§ WORK REQUIRED
Output exactly, and only, the lines from the line containing "build_head()" through the line containing "from mathutils.bvhtree import BVHTree", both included.

begin RAW DATA

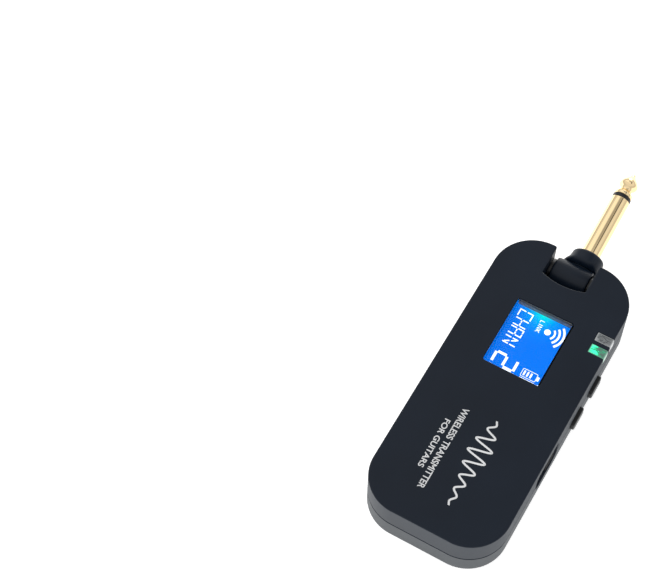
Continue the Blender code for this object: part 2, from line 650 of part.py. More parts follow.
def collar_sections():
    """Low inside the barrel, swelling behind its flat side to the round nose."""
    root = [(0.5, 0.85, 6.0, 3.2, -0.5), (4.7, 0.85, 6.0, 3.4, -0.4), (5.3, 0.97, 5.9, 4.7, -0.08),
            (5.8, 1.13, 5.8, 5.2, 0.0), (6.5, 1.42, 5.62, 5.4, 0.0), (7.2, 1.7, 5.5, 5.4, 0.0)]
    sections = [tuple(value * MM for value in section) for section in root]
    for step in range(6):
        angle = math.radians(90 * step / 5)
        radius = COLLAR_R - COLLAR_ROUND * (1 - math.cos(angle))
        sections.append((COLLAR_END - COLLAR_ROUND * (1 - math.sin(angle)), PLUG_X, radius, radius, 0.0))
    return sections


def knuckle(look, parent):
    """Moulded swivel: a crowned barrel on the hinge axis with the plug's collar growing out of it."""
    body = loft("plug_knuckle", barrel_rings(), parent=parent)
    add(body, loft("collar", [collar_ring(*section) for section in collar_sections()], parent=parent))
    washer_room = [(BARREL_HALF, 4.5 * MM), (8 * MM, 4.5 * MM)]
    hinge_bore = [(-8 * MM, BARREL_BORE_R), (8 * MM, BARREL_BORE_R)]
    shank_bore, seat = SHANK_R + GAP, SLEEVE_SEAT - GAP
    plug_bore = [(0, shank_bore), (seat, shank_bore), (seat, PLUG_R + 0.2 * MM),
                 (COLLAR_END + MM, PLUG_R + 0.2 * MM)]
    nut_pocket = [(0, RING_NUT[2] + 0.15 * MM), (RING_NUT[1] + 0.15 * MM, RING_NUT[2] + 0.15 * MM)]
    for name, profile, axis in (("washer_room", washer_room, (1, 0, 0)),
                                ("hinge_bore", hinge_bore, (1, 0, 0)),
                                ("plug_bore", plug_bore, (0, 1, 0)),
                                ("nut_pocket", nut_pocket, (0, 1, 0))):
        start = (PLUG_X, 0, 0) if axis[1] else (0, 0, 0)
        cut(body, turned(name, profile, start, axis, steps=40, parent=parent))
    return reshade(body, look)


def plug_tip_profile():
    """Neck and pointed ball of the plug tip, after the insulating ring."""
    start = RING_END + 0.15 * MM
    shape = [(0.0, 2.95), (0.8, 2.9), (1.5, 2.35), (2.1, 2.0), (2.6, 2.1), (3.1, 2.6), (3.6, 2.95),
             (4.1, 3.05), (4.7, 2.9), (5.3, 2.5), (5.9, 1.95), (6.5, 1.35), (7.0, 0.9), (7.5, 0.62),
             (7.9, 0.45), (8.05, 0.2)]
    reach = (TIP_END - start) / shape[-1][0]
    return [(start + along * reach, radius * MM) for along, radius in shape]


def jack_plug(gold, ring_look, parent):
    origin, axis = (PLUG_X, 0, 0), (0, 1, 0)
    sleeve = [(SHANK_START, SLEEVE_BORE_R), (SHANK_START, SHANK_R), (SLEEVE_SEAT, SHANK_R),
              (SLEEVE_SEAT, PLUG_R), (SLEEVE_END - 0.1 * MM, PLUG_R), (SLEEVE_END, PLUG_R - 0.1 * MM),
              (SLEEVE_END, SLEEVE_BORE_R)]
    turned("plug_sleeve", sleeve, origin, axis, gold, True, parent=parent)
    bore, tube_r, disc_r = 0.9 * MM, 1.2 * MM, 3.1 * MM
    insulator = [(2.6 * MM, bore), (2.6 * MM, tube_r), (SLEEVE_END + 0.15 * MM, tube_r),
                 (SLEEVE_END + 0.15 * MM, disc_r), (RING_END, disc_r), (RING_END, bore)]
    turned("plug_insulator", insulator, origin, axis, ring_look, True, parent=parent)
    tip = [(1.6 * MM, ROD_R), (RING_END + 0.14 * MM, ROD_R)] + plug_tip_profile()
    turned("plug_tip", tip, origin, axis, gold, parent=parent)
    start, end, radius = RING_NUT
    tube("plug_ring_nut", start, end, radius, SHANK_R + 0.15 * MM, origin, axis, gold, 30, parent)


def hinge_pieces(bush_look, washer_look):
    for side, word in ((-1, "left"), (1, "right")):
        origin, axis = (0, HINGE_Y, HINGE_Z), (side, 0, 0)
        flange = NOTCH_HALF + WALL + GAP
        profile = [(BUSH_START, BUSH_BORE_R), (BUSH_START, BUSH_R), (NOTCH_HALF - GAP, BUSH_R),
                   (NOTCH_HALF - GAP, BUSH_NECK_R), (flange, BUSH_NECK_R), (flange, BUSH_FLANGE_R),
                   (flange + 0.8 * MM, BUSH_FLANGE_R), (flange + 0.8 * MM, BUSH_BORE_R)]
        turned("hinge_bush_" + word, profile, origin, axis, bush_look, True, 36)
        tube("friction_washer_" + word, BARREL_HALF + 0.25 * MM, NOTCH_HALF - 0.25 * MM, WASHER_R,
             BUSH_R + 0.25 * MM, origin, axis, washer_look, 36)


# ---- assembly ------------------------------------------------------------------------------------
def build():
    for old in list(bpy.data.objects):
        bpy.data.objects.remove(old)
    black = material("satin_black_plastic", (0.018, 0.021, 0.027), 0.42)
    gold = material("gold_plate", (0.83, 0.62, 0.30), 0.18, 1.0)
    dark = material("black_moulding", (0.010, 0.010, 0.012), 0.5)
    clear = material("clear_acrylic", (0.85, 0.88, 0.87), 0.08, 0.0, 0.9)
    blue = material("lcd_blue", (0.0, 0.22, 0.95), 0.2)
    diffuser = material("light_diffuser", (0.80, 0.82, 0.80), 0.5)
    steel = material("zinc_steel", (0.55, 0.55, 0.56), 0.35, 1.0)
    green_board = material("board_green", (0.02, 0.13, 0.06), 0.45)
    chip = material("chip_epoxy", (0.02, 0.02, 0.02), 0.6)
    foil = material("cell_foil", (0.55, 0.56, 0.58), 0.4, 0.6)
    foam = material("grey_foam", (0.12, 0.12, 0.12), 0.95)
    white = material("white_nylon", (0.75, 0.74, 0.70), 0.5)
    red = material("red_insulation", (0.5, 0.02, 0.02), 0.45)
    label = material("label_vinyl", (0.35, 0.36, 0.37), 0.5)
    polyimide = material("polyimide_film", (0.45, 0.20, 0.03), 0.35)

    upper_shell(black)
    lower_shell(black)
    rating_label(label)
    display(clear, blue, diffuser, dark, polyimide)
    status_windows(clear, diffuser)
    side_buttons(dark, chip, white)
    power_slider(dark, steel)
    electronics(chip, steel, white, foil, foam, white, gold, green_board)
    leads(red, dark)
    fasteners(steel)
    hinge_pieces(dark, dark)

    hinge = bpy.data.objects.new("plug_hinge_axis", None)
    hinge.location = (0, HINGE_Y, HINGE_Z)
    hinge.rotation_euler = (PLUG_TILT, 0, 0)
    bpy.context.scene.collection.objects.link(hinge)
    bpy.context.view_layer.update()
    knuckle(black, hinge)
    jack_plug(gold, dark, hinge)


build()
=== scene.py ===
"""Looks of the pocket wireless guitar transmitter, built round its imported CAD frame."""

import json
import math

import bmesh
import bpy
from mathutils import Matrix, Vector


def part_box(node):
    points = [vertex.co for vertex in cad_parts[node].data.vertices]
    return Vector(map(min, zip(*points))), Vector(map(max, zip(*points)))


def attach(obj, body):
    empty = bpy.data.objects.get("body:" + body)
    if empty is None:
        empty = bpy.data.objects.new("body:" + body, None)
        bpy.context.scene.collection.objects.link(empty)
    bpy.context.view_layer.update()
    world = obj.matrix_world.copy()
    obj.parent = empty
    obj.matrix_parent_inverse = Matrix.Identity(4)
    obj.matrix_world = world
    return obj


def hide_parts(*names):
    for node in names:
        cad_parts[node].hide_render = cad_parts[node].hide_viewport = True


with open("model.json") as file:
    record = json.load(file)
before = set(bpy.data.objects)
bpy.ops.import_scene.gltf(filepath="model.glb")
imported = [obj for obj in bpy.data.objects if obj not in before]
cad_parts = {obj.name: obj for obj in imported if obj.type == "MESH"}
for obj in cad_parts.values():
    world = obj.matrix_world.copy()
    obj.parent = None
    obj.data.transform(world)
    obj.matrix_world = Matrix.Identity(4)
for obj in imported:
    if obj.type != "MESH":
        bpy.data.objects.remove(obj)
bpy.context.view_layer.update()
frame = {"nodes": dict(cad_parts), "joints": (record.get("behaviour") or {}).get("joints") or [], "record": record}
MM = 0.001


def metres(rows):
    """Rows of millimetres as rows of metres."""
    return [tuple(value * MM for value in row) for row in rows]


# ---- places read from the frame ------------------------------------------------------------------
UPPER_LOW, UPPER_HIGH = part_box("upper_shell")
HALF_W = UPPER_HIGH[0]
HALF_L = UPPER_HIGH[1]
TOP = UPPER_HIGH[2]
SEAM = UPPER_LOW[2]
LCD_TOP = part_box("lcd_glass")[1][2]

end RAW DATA
begin RAW DATA

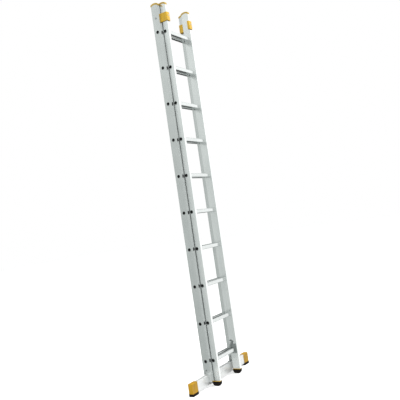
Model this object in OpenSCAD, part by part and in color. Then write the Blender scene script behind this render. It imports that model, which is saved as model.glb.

end RAW DATA
begin RAW DATA

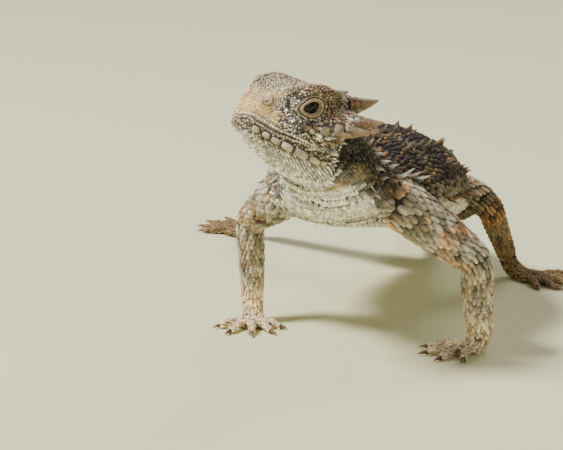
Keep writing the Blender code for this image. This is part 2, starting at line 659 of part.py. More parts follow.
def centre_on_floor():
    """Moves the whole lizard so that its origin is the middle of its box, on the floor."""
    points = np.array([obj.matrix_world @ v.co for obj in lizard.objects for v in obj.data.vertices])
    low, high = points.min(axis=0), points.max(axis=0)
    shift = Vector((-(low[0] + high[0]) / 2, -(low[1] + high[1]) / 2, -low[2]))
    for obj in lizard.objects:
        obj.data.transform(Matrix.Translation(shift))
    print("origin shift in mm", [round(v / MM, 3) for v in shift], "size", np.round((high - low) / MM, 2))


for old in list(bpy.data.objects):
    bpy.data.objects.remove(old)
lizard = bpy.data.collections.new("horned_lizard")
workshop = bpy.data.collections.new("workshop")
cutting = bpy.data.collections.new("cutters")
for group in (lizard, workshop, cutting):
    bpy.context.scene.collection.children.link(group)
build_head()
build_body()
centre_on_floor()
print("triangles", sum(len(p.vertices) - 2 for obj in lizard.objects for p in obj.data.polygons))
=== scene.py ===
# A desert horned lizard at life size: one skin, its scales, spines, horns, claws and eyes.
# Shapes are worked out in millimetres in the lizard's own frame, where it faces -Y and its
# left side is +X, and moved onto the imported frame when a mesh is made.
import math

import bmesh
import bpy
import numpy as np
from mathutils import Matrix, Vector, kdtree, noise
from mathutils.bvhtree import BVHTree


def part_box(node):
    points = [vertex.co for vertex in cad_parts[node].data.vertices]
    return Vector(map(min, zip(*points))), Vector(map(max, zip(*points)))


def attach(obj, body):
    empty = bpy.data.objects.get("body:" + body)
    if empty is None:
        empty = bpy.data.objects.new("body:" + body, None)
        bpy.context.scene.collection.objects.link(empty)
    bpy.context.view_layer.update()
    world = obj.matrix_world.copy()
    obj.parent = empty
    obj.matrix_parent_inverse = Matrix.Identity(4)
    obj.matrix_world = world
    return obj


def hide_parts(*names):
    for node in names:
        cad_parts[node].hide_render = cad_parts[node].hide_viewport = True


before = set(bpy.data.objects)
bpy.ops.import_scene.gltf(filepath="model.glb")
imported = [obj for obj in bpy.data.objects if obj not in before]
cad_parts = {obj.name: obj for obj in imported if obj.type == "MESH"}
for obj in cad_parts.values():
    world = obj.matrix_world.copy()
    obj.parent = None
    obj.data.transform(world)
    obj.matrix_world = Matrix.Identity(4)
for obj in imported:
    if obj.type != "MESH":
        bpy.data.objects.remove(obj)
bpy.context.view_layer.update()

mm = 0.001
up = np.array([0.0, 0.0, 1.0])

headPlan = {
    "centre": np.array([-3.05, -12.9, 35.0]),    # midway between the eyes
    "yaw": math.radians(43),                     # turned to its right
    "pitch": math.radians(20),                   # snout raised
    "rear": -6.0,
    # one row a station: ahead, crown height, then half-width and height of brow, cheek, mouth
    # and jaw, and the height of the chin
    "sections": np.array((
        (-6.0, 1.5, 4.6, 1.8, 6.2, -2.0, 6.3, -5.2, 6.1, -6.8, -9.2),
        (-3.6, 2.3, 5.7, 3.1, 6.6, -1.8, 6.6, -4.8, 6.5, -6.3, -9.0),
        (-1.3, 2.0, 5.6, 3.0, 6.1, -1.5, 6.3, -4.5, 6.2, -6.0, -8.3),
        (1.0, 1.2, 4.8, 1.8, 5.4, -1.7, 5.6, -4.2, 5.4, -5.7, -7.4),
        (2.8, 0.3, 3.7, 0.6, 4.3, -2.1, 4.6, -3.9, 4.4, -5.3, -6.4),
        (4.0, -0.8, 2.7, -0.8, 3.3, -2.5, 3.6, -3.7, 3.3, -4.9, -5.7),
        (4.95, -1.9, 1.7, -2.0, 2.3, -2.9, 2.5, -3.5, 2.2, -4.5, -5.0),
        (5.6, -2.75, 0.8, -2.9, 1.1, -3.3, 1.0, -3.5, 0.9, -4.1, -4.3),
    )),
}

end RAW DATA

§ RESULT OF THE TASK
build_head()
build_body()
centre_on_floor()
print("triangles", sum(len(p.vertices) - 2 for obj in lizard.objects for p in obj.data.polygons))
=== scene.py ===
# A desert horned lizard at life size: one skin, its scales, spines, horns, claws and eyes.
# Shapes are worked out in millimetres in the lizard's own frame, where it faces -Y and its
# left side is +X, and moved onto the imported frame when a mesh is made.
import math

import bmesh
import bpy
import numpy as np
from mathutils import Matrix, Vector, kdtree, noise
from mathutils.bvhtree import BVHTree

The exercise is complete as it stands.